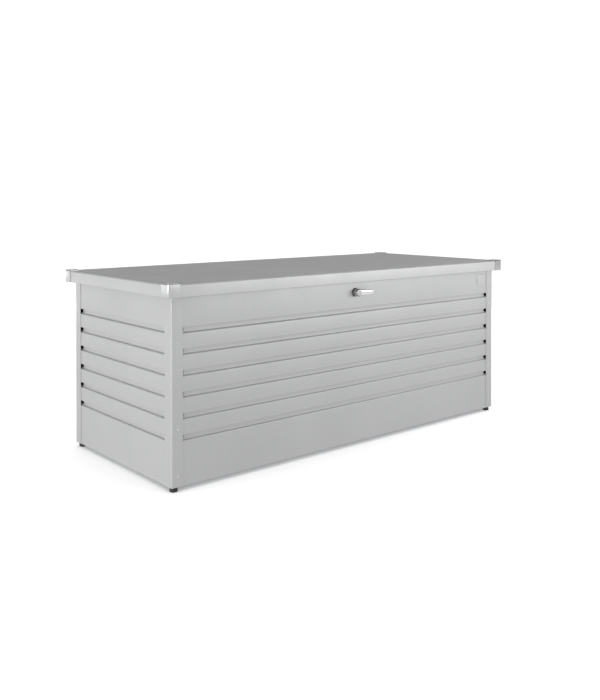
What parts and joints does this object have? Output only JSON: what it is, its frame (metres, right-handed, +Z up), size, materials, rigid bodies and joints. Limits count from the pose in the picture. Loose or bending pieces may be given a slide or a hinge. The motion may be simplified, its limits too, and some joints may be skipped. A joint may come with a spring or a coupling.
{
  "type": "deck storage box",
  "caption": "Long sheet-metal outdoor storage chest with grooved walls, a rear-hinged lid on gas springs, a quarter-turn lever lock and levelling feet.",
  "frame": {"origin": "on the ground under the middle of the box", "axes": "+X to the right of someone facing the front, -Y to the front, +Z up"},
  "size_m": [1.81, 0.79, 0.71],
  "materials": {
    "wall_paint": "satin",
    "rail_paint": "satin",
    "lid_paint": "satin",
    "cap_plastic": "satin",
    "galvanised": "satin",
    "bright_steel": "satin",
    "rod_steel": "polished",
    "spring_tube": "satin",
    "handle_chrome": "polished",
    "lock_core_metal": "satin",
    "rosette_dark": "satin",
    "badge_metal": "satin",
    "seal_rubber": "matte",
    "foot_plastic": "matte"
  },
  "bodies": {
    "root": {"front_wall": "wall_paint", "rear_wall": "wall_paint", "left_wall": "wall_paint", "right_wall": "wall_paint", "corner_post_front_left": "wall_paint", "corner_post_front_right": "wall_paint", "corner_post_rear_left": "wall_paint", "corner_post_rear_right": "wall_paint", "base_rail_front": "galvanised", "base_rail_rear": "galvanised", "base_rail_left": "galvanised", "base_rail_right": "galvanised", "floor_panel_left": "galvanised", "floor_panel_right": "galvanised", "floor_bearer_left": "galvanised", "floor_bearer_centre": "galvanised", "floor_bearer_right": "galvanised", "foot_socket_front_left": "galvanised", "foot_socket_front_right": "galvanised", "foot_socket_rear_left": "galvanised", "foot_socket_rear_right": "galvanised", "rim_seal": "seal_rubber", "hinge_leaf_body_left": "bright_steel", "hinge_leaf_body_centre": "bright_steel", "hinge_leaf_body_right": "bright_steel", "hinge_pin_left": "bright_steel", "hinge_pin_centre": "bright_steel", "hinge_pin_right": "bright_steel", "gas_spring_bracket_lower_left": "bright_steel", "gas_spring_bracket_lower_right": "bright_steel", "lock_rosette": "rosette_dark", "badge_plate": "badge_metal"},
    "lid": {"lid_panel": "lid_paint", "lid_rail_front": "rail_paint", "lid_rail_rear": "rail_paint", "lid_rail_left": "rail_paint", "lid_rail_right": "rail_paint", "lid_cap_front_left": "cap_plastic", "lid_cap_front_right": "cap_plastic", "lid_cap_rear_left": "cap_plastic", "lid_cap_rear_right": "cap_plastic", "lid_stiffener_left": "galvanised", "lid_stiffener_right": "galvanised", "hinge_leaf_lid_left": "bright_steel", "hinge_leaf_lid_centre": "bright_steel", "hinge_leaf_lid_right": "bright_steel", "lock_keeper": "bright_steel", "gas_spring_bracket_upper_left": "bright_steel", "gas_spring_bracket_upper_right": "bright_steel"},
    "handle": {"handle": "handle_chrome", "lock_cam": "bright_steel"},
    "lock_core": {"lock_core": "lock_core_metal"},
    "gas_spring_cylinder_left": {"gas_spring_cylinder_left": "spring_tube"},
    "gas_spring_rod_left": {"gas_spring_rod_left": "rod_steel"},
    "gas_spring_cylinder_right": {"gas_spring_cylinder_right": "spring_tube"},
    "gas_spring_rod_right": {"gas_spring_rod_right": "rod_steel"},
    "foot_front_left": {"foot_front_left": "foot_plastic"},
    "foot_front_right": {"foot_front_right": "foot_plastic"},
    "foot_rear_left": {"foot_rear_left": "foot_plastic"},
    "foot_rear_right": {"foot_rear_right": "foot_plastic"}
  },
  "joints": [
    {"name": "lid_hinge", "type": "hinge", "parent": "root", "child": "lid", "pos_m": [0, 0.381, 0.67], "axis": [-1, 0, 0], "range_deg": [0, 80]},
    {"name": "handle_turn", "type": "hinge", "parent": "root", "child": "handle", "pos_m": [-0.02, -0.38, 0.619], "axis": [0, 1, 0], "range_deg": [0, 90]},
    {"name": "lock_core_turn", "type": "hinge", "parent": "handle", "child": "lock_core", "pos_m": [-0.02, -0.385, 0.619], "axis": [0, 1, 0], "range_deg": [0, 90]},
    {"name": "gas_spring_tilt_left", "type": "hinge", "parent": "root", "child": "gas_spring_cylinder_left", "pos_m": [-0.845, 0.31815, 0.42803], "axis": [-1, 0, 0], "range_deg": [0, 40]},
    {"name": "gas_rod_tilt_left", "type": "hinge", "parent": "lid", "child": "gas_spring_rod_left", "pos_m": [-0.845, 0.13145, 0.655], "axis": [1, 0, 0], "range_deg": [0, 40]},
    {"name": "gas_spring_tilt_right", "type": "hinge", "parent": "root", "child": "gas_spring_cylinder_right", "pos_m": [0.845, 0.31815, 0.42803], "axis": [-1, 0, 0], "range_deg": [0, 40]},
    {"name": "gas_rod_tilt_right", "type": "hinge", "parent": "lid", "child": "gas_spring_rod_right", "pos_m": [0.845, 0.13145, 0.655], "axis": [1, 0, 0], "range_deg": [0, 40]},
    {"name": "foot_adjust_front_left", "type": "slide", "parent": "root", "child": "foot_front_left", "axis": [0, 0, -1], "range_m": [0, 0.012]},
    {"name": "foot_adjust_front_right", "type": "slide", "parent": "root", "child": "foot_front_right", "axis": [0, 0, -1], "range_m": [0, 0.012]},
    {"name": "foot_adjust_rear_left", "type": "slide", "parent": "root", "child": "foot_rear_left", "axis": [0, 0, -1], "range_m": [0, 0.012]},
    {"name": "foot_adjust_rear_right", "type": "slide", "parent": "root", "child": "foot_rear_right", "axis": [0, 0, -1], "range_m": [0, 0.012]}
  ],
  "couplings": [
    {"joint": "gas_spring_tilt_left", "follows": "lid_hinge", "ratio": 0.5},
    {"joint": "gas_rod_tilt_left", "follows": "lid_hinge", "ratio": 0.5},
    {"joint": "gas_spring_tilt_right", "follows": "lid_hinge", "ratio": 0.5},
    {"joint": "gas_rod_tilt_right", "follows": "lid_hinge", "ratio": 0.5}
  ]
}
□ □ □ □ □
**What to work on**
Check each line of the data above for the word "materials" and say how many lines have it. Give the number alone.

**Exercise output**
2